A Sparrow from the East
- Author: Tawfiq al-Hakim
- Language: Arabic
- Genre: Novel
- Publication date: 1938
- Publication place: Egypt

= A Sparrow from the East =

1938 novel by Tawfiq al-Hakim

A Sparrow from the East (Arabic: Usfur min Sharq) is a novel written by Egyptian author Tawfiq al-Hakim in 1938. It narrates the life of Muhasin, an Arab, in Paris, France, and his encounter with the Western modernity. It can be argued that the persona of Muhsin is similar to those of Tawfiq when he was in Paris in 1925 for doing his PhD.

==Themes==

The word Usfur means sparrow, which can be interpreted as a traveler between the East (Egypt) to the West (France). As argued by Al-Ajrami and Al-Muhiesen, "The setting of the novel takes place before the Second World War to portrait the status of France at that time when poverty and unemployability spread wide in France so it presents a true reflection of the French society at that time.

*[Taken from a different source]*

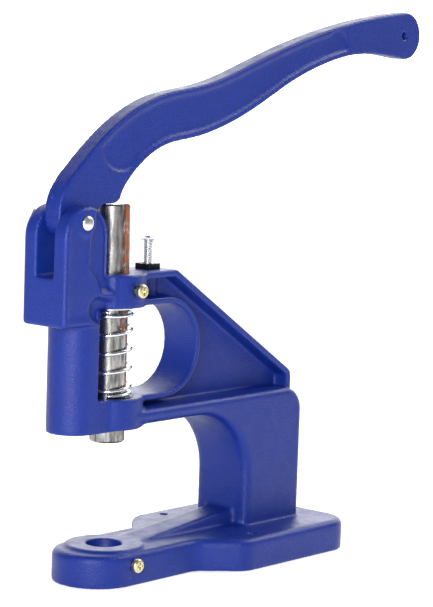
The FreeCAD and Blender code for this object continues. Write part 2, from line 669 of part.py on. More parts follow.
def coil_tube(radius, wire, rise, share, bottom, turned):
    """One stretch of a coil of at most a turn, closed at both ends, begun at a turned angle."""
    path = Part.makeHelix(rise, rise * share, radius)
    path.translate(Vector(0, 0, bottom))
    section = Part.Wire(Part.makeCircle(wire / 2, Vector(radius, 0, bottom), Vector(0, 1, 0)))
    tube = Part.Wire(path.Edges).makePipeShell([section], True, True)
    tube.rotate(Vector(0, 0, 0), Vector(0, 0, 1), turned)
    return tube.Solids[0] if tube.Solids else Part.Solid(tube)


def flat_ends(tube):
    """The two flat faces of a stretch of coil."""
    return sorted(tube.Faces, key=lambda face: face.Area)[:2]


def return_spring():
    """The right-handed return spring: open coils between one closed coil at each end."""
    radius = value(SPRING_RADIUS)
    wire = value("spring_wire")
    foot = value("spring_seat + washer_thickness") + wire / 2
    head = value("clip_bottom") - wire / 2
    closed = value("spring_wire + spring_closed_gap")
    coils = value("spring_coils")
    pitch = (head - foot - 2 * closed) / coils
    pieces = math.ceil(coils)
    turns = [(closed, 1.0)] + [(pitch, coils / pieces)] * pieces + [(closed, 1.0)]
    tubes = []
    height = foot
    turned = 0.0
    for rise, share in turns:
        tubes.append(coil_tube(radius, wire, rise, share, height, turned))
        height += rise * share
        turned += 360.0 * share
    walls = [max(tube.Faces, key=lambda face: face.Area) for tube in tubes]
    low_end = min(flat_ends(tubes[0]), key=lambda face: face.CenterOfMass.z)
    high_end = max(flat_ends(tubes[-1]), key=lambda face: face.CenterOfMass.z)
    shell = Part.makeShell(walls + [low_end, high_end])
    shell.sewShape()
    shape = Part.Solid(shell)
    if not shape.isValid() or shape.Volume <= 0:
        raise RuntimeError("the return spring isn't one sound solid")
    spring = doc.addObject("Part::Feature", "return_spring")
    spring.Label = "return_spring"
    spring.Shape = shape
    spring.Placement = FreeCAD.Placement()


# ---------------------------------------------------------------- screws, nuts and washers

def cross_recess(screw, top):
    """Cut a cross recess into a head whose top lies at an expression."""
    for name, wide, high in (("bar", "recess_span", "recess_width"),
                             ("post", "recess_width", "recess_span")):
        arm = screw.sketch(f"recess_{name}", "XY_Plane", f"{top} - recess_depth")
        rectangle(arm, f"-({wide}) / 2", f"({wide}) / 2", f"-({high}) / 2", f"({high}) / 2")
        screw.pocket(f"recess_{name}", arm, "recess_depth + 3", reverse=True)


def pan_screw(name, length):
    """A pan-head screw along Z, its head's underside at 0 and its shank below."""
    screw = Piece(name)
    head = screw.sketch("head", "XY_Plane")
    circle(head, "0", "0", "screw_head_radius")
    screw.pad("head", head, "screw_head_height")
    screw.dress("Fillet", "crown", "screw_head_height * 0.45", level("screw_head_height"))
    shank = screw.sketch("shank", "XY_Plane")
    circle(shank, "0", "0", "screw_diameter / 2")
    screw.pad("shank", shank, length, reverse=True)
    cross_recess(screw, "screw_head_height")
    return screw


def guide_screw():
    """The screw whose tip runs in the ram's keyway and keeps it from turning."""
    screw = pan_screw("guide_screw", "boss_radius + guide_screw_proud - ram_diameter / 2"
                                     " + key_depth - clamp_screw_gap")
    screw.place(y="-boss_radius - guide_screw_proud", z="guide_screw_z", axis=Vector(1, 0, 0),
                angle=90)


def die_clamp_screw():
    """The screw that holds a lower die in its seat, backed off just clear of it."""
    screw = pan_screw("die_clamp_screw", "neck_half_width - die_bore / 2")
    screw.place(y="-neck_half_width - clamp_screw_gap", z="clamp_screw_z", axis=Vector(1, 0, 0),
                angle=90)


def stop_screw():
    """The stop screw behind the ram: a thin flat head with a small nub on its top."""
    screw = Piece("stop_screw")
    shank = screw.sketch("shank", "XY_Plane")
    circle(shank, "0", "0", "stop_diameter / 2")
    screw.pad("shank", shank, "stop_length", reverse=True)
    head = screw.sketch("head", "XY_Plane")
    circle(head, "0", "0", "stop_head_radius")
    screw.pad("head", head, "1")
    nub = screw.sketch("nub", "XY_Plane", "1")
    circle(nub, "0", "0", "stop_diameter / 2 - 0.4")
    screw.pad("nub", nub, "1.3")
    screw.dress("Fillet", "nub_edge", "0.9", level("2.3"))
    screw.place(x="stop_x", z="stop_head_z")


def lock_nut():
    """The square nut that locks the stop screw on the bracket's top."""
    nut = Piece("stop_lock_nut")
    block = nut.sketch("block", "XY_Plane", "bracket_top")
    rectangle(block, "stop_x - lock_nut_width / 2", "stop_x + lock_nut_width / 2",
              "-lock_nut_width / 2", "lock_nut_width / 2")
    circle(block, "stop_x", "0", "stop_diameter / 2 + running_gap")
    nut.pad("block", block, "lock_nut_height")


def pivot_bolt():
    """The bolt that the lever turns on, its low round head on the near side."""
    bolt = Piece("pivot_bolt")
    head = bolt.sketch("head", "XY_Plane")
    circle(head, "0", "0", "pivot_head_radius")
    bolt.pad("head", head, "pivot_head_height")
    bolt.dress("Fillet", "crown", "pivot_head_height * 0.6", level("pivot_head_height"))
    shank = bolt.sketch("shank", "XY_Plane")
    circle(shank, "0", "0", "pivot_diameter / 2")
    bolt.pad("shank", shank, "2 * head_half_width + pivot_washer_thickness"
                             " + pivot_nut_height + bolt_overhang", reverse=True)
    bolt.place(x="-pivot_x", y="-head_half_width", z="pivot_z", axis=Vector(1, 0, 0), angle=90)


def pivot_washer():
    """The washer between the far ear and the pivot nut."""
    washer = Piece("pivot_washer")
    ring = washer.sketch("ring", "XZ_Plane", "-head_half_width")
    circle(ring, "-pivot_x", "pivot_z", "pivot_washer_radius")
    circle(ring, "-pivot_x", "pivot_z", "pivot_diameter / 2 + running_gap")
    washer.pad("ring", ring, "pivot_washer_thickness", reverse=True)


def pivot_nut():
    """The hexagon nut at the far end of the pivot bolt."""
    nut = Piece("pivot_nut")
    block = nut.sketch("block", "XZ_Plane", "-head_half_width - pivot_washer_thickness")
    corner = "pivot_nut_width / sqrt(3)"
    polygon(block, [(f"-pivot_x + {corner} * cos({angle})", f"pivot_z + {corner} * sin({angle})")
                    for angle in range(0, 360, 60)])
    circle(block, "-pivot_x", "pivot_z", "pivot_diameter / 2 + running_gap")
    nut.pad("block", block, "pivot_nut_height", reverse=True)


PIECES = (
    frame_casting, lever_arm, pivot_bolt, pivot_washer, pivot_nut, ram, ram_clip,
    return_spring, spring_washer, guide_screw, stop_screw, lock_nut, die_clamp_screw,
)


def main():
    """Build every sub-part, check each one and write its STEP file."""
    fill_sheet()
    for piece in PIECES:
        piece()
    doc.recompute()
    os.makedirs("parts", exist_ok=True)
    kinds = ("PartDesign::Body", "Part::Feature")
    bodies = [item for item in doc.Objects if item.TypeId in kinds]
    for item in doc.Objects:
        if "Invalid" in item.State or "Error" in item.State:
            raise RuntimeError(f"{item.Name} is in error")
    for body in bodies:
        shape = body.Shape
        if shape.isNull() or not shape.isValid():
            raise RuntimeError(f"{body.Label} has no sound shape")
        shape.exportStep(f"parts/{body.Label}.step")
        box = shape.BoundBox
        print(f"{body.Label}: {len(shape.Solids)} solid(s), {shape.Volume:.0f} mm3, "
              f"{box.XMin:.1f}..{box.XMax:.1f}, {box.YMin:.1f}..{box.YMax:.1f}, "
              f"{box.ZMin:.1f}..{box.ZMax:.1f}")


main()
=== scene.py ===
"""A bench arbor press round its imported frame: cast body, hand lever, sprung ram and screws."""

from __future__ import annotations

import logging
import math
from abc import ABC, abstractmethod
from dataclasses import dataclass, field
from enum import Enum
from typing import Callable

import bmesh
import bpy
import numpy as np
from mathutils import Matrix, Vector


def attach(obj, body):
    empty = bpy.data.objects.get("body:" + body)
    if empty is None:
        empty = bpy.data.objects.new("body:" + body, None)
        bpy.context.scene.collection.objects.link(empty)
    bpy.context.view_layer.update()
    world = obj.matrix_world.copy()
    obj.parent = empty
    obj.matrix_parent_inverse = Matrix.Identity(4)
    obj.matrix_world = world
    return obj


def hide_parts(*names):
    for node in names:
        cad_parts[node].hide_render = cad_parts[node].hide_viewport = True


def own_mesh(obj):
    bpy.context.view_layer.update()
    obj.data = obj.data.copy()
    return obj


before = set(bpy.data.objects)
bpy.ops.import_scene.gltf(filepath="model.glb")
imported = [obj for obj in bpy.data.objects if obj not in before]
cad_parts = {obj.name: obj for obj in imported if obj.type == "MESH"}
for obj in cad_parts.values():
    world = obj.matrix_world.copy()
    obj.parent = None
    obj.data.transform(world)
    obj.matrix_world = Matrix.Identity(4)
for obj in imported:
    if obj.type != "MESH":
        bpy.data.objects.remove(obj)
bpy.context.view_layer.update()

LOG = logging.getLogger("arbor_press")
MM = 0.001


class Body(str, Enum):
    """The bodies that pieces ride on."""

    FRAME = "frame"
    LEVER = "lever"
    RAM = "ram"
    STOP = "stop_screw"
    CLAMP = "die_clamp_screw"


# ---------------------------------------------------------------- shader graph


@dataclass(frozen=True)
class Value:
    """A number in a shader, so that maths on it reads as an expression.

    Args:
        graph: the graph that gets the maths nodes.
        socket: the output socket that carries the number.
    """

    graph: "Graph"
    socket: bpy.types.NodeSocket

    def _maths(self, operation: str, first: "Value | float", second: "Value | float") -> "Value":
        """Add one Math node and return its result."""
        node = self.graph.add("ShaderNodeMath", {"operation": operation}, {0: first, 1: second})
        return Value(self.graph, node.outputs[0])

    def __add__(self, other: "Value | float") -> "Value":
        """self + other."""
        return self._maths("ADD", self, other)

    def __radd__(self, other: float) -> "Value":
        """other + self."""
        return self._maths("ADD", other, self)

    def __sub__(self, other: "Value | float") -> "Value":
        """self - other."""
        return self._maths("SUBTRACT", self, other)

    def __rsub__(self, other: float) -> "Value":
        """other - self."""
        return self._maths("SUBTRACT", other, self)

    def __mul__(self, other: "Value | float") -> "Value":
        """self * other."""
        return self._maths("MULTIPLY", self, other)

    def __rmul__(self, other: float) -> "Value":
        """other * self."""
        return self._maths("MULTIPLY", other, self)

    def __abs__(self) -> "Value":
        """The value without its sign."""
        return self._maths("ABSOLUTE", self, 0.0)

    def ramp(self, low: float, high: float, to_low: float = 0.0, to_high: float = 1.0) -> "Value":
        """Map low..high smoothly to to_low..to_high, clamped at both ends."""
        node = self.graph.add(
            "ShaderNodeMapRange",
            {"interpolation_type": "SMOOTHSTEP"},
            {"Value": self, "From Min": low, "From Max": high, "To Min": to_low, "To Max": to_high},
        )
        return Value(self.graph, node.outputs["Result"])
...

We cannot limit the scope of the novel on a failed love relationship between the narrator and the heroine of the novel as the main theme of it revolves around the eastern boy’s perplexity in Paris and the conflict between the eastern and western cultures, imagination and reality, heart and mind, spirituality and materialism. By the end of the novel, Al-Hakim criticizes the consequences of industrialism in the west, slavery, and turning humans into machines".

==Review==
According to Hassan, "In this novel, al-Hakim exposes the conflict, collision and division between East and West, as a culture and as a civilization. It depicts the cultural interaction between them, as it depicts the influence of the ancient civilization of the East on Europe and the modern civilization of the West on the East... In sum, Tawfiq al-Hakim represents among the dialogues between these two characters in his novel A Sparrow from the East the cultural distance between the East and the West and proves that whatever the good deeds, found in western culture are taken from the East, but in fact, the East has lost most of its identity in the modern era after the West‟s occupation in it. The reality is that the cultural colonialism occurred alongside imperial colonialism".